Bunların hali ne olacak dedim olgun adam edasıyla. Aileler onlarla ilgilenmeden öylece fiziksel ihtiyaçların karşılayıp büyütüyorlar sanki birer çiçekmiş gibi ama unutuyorlar bir çiçeğin bile sevgiye ihtiyacı olduğunu. Kaldı ki çocukların daha da fazlasını görmeleri gerektiğini düşündüm çünkü işte o zaman dünya daha güzel bir yer olurdu.
Bizi yaratıp da uymadığımız kavramları düşünüyorum ‘saygı’ mesela. Herkesin önce kendisine, emeğine, düşüncelerine saygısı olmalı daha sonra ise karşısındakine kendi gibi davranmayı bilmeli diyorum kendi kendime fakat bunu demem hiçbir işime yaramayacak biliyorum. Artık insanlar bu haldeyken nasıl toparlayabiliriz diye kafa yoruyorum ama cevaba bir türlü ulaşamıyorum. Ne var ki herkes birbirine sıcakkanlı, dürüst, saygılı olsa. İşte o zaman dünya daha güzel bir yer olurdu.
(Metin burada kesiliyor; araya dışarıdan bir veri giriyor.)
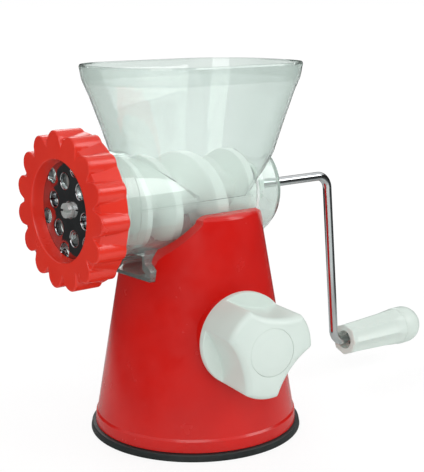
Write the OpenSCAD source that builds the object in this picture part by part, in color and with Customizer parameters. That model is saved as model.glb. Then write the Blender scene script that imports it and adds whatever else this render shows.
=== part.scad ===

Sonra çocukların mutsuzluğunun sebebi onları yetiştirenlerdir diye düşünüyorum. Bazı şeylerin değiştiğini fark eden sadece ben miyim bilemiyorum ama çevremdeki insanlar da bunu farkında gibi. Haberlerde, etrafımdaki insanların konuşmalarında hep bir mutsuzluk belirtileri oluyor. Ya birinin ailesiyle olan sıkıntıları ya gün içinde yaşanan kötü insan ilişkileri (sorsan hepsi insanlar çok bencilleşti herkes mutsuz diyip eleştiri yapanlardır.) Eskiden böyle miydi acaba diye merak ediyorum ama ailemin anlattıklarına göre çok daha sevgi dolu, herkesin eşit olduğu, en çok da saygının önemsendiği zamanlar olduğunu biliyorum. Onlar öyle anlatınca zaman makinesine ihtiyaç olduğunu tekrar düşünmeye başlıyorum çünkü o zamanda olsak dünya çok daha güzel bir yer olurdu.
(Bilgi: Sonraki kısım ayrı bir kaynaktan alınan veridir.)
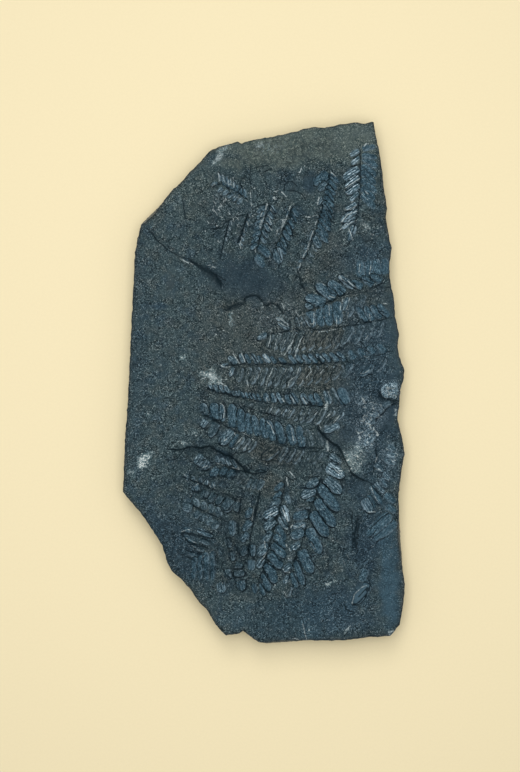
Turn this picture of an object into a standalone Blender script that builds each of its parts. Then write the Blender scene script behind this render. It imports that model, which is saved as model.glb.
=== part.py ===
"""A slab of dark slate with the relief of alethopteris fern fronds on its upper face.

The slab lies flat, fern side up. Its long side runs along Y, and its origin is below the middle
of its box, at the level it rests on. The rock and the fern are one solid: the upper face is a
height field, triangulated along the outlines of the pinnules, the stems and the ledges.
"""

import math

import bmesh
import bpy
import numpy as np
from mathutils import Vector
from mathutils.geometry import delaunay_2d_cdt

# Driving dimensions, in millimetres
SLAB_LENGTH = 240.0
SLAB_THICKNESS = 14.0
DRAWN_LENGTH = 239.6        # length of the slab in the drawing that follows
METRES = 0.001

# The upper face
FACE_LEVEL = 12.1           # its mean height
FACE_WAVES = (              # broad waves: rise, how long along X and along Y, start
    (0.30, 17.0, 41.0, 0.0),
    (0.22, -37.0, 15.0, 1.0),
)
EDGE_ROLL = 1.1             # how far the face falls at its rim
EDGE_ROLL_REACH = 5.0       # how far in from the rim that fall begins
PATCH_CORE = 0.3            # share of a hollow or swelling that has its full depth

# Pinnules
PINNULE_FULLNESS = 1.12     # how much wider than drawn a pinnule is, so that neighbours touch
PINNULE_RISE = 1.05         # dome of a pinnule of relief 1
PINNULE_SHOULDER = 0.45     # share of its half width over which it rises
PINNULE_TILT = 0.30         # extra height of its lower side, a share of the dome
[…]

Sonra bizler, kadınlar geliyor aklıma. Küçücük iyiliğe bile bu kadar çabuk karşılık veren canlılarken neden sürekli şiddete, acımasızca davranışlara maruz bırakılıyoruz anlayamıyorum. Acaba diyorum kadınlar mı çok alttan aldı da bunlar oldu yoksa her şekilde bu düzen değişecek miydi? Fakat biz alttan aldıysak anneannelerimiz, babaannelerimiz farklı bir şey mi yaptı da biz mi kaçırdık diyorum. Bir anne çocuğunun yanında öldürülecek kadar ne yapmıştı anlam veremiyorum. Bunlar olmasa da böyle vicdansızlıklar yüzünden birer melek olan anneler çocuklarının yanında bir kuvvet olarak dursalar, dünya daha güzel bir yer olmaz mıydı?
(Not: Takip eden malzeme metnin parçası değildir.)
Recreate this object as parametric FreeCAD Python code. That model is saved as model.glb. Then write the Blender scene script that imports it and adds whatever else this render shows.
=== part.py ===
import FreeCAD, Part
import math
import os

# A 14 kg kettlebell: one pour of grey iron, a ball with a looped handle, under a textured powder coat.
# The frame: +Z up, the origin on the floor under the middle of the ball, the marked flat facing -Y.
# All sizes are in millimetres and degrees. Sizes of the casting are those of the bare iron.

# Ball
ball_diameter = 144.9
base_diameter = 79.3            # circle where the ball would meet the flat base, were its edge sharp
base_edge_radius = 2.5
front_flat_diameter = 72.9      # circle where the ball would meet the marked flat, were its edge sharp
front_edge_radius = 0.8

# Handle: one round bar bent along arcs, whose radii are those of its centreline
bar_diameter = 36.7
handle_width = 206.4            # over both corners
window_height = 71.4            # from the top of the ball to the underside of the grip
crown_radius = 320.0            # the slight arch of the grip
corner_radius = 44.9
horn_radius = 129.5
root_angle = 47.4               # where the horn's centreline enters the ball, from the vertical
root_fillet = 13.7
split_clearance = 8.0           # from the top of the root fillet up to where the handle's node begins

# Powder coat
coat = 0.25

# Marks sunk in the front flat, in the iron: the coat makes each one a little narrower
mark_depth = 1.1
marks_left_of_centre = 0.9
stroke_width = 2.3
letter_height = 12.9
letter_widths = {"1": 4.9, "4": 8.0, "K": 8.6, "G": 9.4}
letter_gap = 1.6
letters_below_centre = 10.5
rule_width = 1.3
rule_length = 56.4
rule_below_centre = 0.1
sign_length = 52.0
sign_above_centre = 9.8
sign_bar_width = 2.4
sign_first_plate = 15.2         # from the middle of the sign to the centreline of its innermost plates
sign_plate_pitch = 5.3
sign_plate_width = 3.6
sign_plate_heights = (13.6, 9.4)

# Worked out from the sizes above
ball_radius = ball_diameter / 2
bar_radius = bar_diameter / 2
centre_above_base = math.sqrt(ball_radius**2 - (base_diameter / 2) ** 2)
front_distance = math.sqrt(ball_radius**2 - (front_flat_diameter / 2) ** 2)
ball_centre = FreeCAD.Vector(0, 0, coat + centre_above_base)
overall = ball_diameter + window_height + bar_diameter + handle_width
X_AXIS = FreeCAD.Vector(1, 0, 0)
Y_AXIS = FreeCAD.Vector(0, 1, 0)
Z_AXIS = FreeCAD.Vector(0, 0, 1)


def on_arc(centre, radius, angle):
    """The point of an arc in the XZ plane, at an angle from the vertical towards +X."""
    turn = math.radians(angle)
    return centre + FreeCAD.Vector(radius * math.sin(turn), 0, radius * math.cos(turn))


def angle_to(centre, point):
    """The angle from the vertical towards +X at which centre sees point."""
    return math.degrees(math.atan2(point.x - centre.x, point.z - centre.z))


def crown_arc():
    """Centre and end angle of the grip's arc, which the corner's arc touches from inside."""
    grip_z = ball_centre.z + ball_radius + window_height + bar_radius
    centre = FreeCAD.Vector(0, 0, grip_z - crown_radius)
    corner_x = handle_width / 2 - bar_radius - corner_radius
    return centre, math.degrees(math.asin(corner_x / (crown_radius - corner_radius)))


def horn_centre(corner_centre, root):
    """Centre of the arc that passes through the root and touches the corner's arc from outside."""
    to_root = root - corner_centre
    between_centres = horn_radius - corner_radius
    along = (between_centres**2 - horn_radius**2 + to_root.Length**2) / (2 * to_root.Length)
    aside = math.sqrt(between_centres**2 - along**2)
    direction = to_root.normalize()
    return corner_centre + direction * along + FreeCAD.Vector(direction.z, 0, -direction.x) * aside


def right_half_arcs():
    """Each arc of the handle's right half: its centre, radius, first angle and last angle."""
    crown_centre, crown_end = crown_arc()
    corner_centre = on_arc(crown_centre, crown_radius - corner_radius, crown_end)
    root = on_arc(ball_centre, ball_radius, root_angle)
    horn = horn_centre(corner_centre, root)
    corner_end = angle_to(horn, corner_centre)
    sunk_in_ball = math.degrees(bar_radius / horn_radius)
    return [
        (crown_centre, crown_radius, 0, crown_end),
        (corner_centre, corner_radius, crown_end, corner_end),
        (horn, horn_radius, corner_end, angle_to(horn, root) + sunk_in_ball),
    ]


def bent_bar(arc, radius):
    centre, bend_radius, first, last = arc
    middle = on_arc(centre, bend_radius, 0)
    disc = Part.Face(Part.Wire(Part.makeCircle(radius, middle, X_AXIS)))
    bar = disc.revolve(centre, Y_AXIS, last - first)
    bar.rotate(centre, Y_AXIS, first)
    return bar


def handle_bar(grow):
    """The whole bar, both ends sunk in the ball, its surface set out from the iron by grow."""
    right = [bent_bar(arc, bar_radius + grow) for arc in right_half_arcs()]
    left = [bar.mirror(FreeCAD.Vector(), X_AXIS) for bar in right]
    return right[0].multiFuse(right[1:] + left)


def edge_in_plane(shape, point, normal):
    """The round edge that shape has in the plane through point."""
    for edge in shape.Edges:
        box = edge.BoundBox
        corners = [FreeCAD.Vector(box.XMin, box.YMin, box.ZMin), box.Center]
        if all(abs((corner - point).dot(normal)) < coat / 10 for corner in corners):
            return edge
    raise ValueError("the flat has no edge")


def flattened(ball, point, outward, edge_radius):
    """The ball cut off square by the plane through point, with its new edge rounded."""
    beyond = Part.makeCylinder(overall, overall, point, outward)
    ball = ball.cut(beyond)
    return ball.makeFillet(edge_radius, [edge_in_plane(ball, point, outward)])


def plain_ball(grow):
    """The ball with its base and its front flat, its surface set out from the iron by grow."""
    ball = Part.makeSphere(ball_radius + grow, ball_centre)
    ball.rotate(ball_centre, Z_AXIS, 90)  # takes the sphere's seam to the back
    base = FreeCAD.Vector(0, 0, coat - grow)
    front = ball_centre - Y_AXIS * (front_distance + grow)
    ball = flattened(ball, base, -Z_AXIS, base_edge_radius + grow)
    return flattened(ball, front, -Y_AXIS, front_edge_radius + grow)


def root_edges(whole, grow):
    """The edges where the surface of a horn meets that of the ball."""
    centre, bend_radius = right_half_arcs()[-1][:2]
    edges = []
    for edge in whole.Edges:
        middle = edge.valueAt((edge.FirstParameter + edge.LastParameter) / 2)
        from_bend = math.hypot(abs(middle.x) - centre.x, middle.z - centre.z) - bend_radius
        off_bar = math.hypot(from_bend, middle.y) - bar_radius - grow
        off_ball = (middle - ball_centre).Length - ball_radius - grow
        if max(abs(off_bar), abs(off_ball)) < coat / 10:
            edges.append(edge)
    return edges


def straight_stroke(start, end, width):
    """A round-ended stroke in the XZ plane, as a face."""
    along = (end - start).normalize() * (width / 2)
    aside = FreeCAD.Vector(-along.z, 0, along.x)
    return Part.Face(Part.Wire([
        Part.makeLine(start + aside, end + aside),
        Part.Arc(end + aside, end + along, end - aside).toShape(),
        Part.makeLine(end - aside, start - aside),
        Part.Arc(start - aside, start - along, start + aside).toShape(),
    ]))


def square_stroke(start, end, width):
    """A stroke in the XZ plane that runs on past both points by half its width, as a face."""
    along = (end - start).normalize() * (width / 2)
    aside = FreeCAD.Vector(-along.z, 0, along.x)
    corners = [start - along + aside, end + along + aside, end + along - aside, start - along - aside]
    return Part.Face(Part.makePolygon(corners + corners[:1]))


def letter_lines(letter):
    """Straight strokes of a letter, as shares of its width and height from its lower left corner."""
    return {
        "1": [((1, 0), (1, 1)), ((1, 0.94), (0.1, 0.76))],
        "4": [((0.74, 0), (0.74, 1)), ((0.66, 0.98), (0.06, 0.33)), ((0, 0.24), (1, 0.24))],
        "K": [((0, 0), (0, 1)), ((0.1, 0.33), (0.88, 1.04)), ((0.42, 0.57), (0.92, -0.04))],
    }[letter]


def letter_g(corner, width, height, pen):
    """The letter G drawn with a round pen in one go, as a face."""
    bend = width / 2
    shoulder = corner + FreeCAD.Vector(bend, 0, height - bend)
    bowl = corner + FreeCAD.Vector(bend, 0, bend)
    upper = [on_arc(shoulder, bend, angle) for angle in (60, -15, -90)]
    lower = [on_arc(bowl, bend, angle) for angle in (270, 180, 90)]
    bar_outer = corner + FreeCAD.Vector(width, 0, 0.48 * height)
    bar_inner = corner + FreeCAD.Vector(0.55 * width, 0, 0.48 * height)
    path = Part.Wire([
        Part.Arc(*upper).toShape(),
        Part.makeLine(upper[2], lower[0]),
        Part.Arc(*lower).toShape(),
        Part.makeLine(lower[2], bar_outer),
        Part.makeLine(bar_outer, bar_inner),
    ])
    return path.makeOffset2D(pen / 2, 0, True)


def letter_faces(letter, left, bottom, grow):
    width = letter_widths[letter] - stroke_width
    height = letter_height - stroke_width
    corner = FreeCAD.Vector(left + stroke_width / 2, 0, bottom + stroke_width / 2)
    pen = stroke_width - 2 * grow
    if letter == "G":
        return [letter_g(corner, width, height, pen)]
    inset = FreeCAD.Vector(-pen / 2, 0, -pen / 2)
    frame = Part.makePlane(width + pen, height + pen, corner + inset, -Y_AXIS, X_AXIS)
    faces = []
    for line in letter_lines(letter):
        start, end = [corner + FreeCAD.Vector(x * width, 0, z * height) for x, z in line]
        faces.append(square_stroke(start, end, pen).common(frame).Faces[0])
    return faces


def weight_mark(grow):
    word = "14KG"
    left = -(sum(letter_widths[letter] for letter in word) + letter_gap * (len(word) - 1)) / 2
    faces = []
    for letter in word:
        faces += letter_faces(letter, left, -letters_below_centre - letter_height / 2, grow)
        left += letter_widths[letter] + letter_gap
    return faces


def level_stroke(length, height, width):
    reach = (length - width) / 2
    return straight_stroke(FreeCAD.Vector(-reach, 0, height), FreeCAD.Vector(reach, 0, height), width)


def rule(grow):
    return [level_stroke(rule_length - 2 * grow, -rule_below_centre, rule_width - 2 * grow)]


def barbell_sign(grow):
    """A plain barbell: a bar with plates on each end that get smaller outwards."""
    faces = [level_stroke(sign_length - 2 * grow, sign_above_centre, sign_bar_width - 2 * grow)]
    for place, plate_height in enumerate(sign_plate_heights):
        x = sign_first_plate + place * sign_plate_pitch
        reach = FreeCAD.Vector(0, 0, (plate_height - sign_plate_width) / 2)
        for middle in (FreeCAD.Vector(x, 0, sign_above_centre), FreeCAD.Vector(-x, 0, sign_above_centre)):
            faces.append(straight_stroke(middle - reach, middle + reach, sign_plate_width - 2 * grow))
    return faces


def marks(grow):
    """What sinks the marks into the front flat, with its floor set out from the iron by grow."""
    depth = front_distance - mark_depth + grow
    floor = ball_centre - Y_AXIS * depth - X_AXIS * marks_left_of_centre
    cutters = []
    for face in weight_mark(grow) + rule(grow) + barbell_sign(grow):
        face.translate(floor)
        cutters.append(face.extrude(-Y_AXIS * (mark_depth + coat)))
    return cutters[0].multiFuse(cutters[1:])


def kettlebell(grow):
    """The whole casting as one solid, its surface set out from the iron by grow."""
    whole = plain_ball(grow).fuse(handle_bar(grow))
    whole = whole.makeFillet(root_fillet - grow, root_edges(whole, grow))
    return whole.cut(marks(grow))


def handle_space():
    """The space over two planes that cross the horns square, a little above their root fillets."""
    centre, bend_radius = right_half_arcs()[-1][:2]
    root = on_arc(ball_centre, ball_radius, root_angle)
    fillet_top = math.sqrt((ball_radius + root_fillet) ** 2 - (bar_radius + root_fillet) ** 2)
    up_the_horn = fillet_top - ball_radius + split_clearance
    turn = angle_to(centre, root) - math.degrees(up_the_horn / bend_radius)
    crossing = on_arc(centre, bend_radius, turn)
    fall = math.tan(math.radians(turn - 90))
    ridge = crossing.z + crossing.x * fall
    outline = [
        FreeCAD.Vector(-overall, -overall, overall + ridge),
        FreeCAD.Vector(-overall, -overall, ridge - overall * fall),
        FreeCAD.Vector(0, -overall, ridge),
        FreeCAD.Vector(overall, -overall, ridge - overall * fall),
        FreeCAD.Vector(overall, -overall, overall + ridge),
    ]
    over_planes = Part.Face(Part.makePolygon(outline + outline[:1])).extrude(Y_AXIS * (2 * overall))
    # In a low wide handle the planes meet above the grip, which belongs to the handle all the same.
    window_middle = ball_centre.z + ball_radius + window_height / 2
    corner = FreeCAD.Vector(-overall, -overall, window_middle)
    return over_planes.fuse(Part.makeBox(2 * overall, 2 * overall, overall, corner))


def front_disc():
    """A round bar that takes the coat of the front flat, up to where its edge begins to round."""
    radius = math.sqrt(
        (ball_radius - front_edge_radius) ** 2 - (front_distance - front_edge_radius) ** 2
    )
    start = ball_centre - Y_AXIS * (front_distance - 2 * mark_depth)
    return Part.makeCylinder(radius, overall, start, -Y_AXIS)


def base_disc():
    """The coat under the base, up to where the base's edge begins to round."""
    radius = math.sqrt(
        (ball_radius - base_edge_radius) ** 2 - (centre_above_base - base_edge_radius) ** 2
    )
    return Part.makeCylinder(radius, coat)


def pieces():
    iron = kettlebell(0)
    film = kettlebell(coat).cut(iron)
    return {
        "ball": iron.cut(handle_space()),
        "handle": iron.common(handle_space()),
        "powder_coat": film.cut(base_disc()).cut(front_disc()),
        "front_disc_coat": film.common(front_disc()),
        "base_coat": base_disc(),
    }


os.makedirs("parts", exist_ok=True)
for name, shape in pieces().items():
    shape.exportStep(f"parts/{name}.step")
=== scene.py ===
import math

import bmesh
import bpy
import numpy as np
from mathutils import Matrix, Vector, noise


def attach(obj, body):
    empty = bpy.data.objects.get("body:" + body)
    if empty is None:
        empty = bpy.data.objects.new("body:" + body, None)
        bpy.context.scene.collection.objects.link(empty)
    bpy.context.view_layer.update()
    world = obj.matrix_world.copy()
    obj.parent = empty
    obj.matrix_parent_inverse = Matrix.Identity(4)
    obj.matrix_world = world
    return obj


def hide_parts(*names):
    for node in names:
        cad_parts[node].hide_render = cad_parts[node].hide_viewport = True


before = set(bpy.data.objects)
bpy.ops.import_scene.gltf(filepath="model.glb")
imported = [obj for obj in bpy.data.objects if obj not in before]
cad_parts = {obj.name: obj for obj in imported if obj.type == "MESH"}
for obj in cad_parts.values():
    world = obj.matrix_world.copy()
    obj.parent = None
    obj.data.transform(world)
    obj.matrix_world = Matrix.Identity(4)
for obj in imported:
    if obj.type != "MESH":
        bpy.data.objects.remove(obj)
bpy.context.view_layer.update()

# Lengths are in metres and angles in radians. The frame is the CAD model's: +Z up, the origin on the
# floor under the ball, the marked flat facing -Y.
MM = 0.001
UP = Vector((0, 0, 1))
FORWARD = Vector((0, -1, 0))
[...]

Sonra yanımdaki ağaçtan bir yaprak düşüyor, gökyüzüne bakıyorum dünyanın haline dert yanıyorum şimdi aralık ayındayken nasıl oluyor da bu kadar sıcak olabiliyor hava diyorum ama cevabı çok da zor gelmiyor. Para için bir sürü plastik yapılıyor, moda için hayvanlar öldürülüyor, günde bir sürü ağaç bir kağıt için kesiliyorken nasıl dünya aynı kalabilirdi diyorum. Oysa ihtiyacımız kadar üretip tüketsek, dünyaya ihtiyacımız olduğunu her gün hatırlasak işte dünya o zaman daha güzel bir yer olurdu.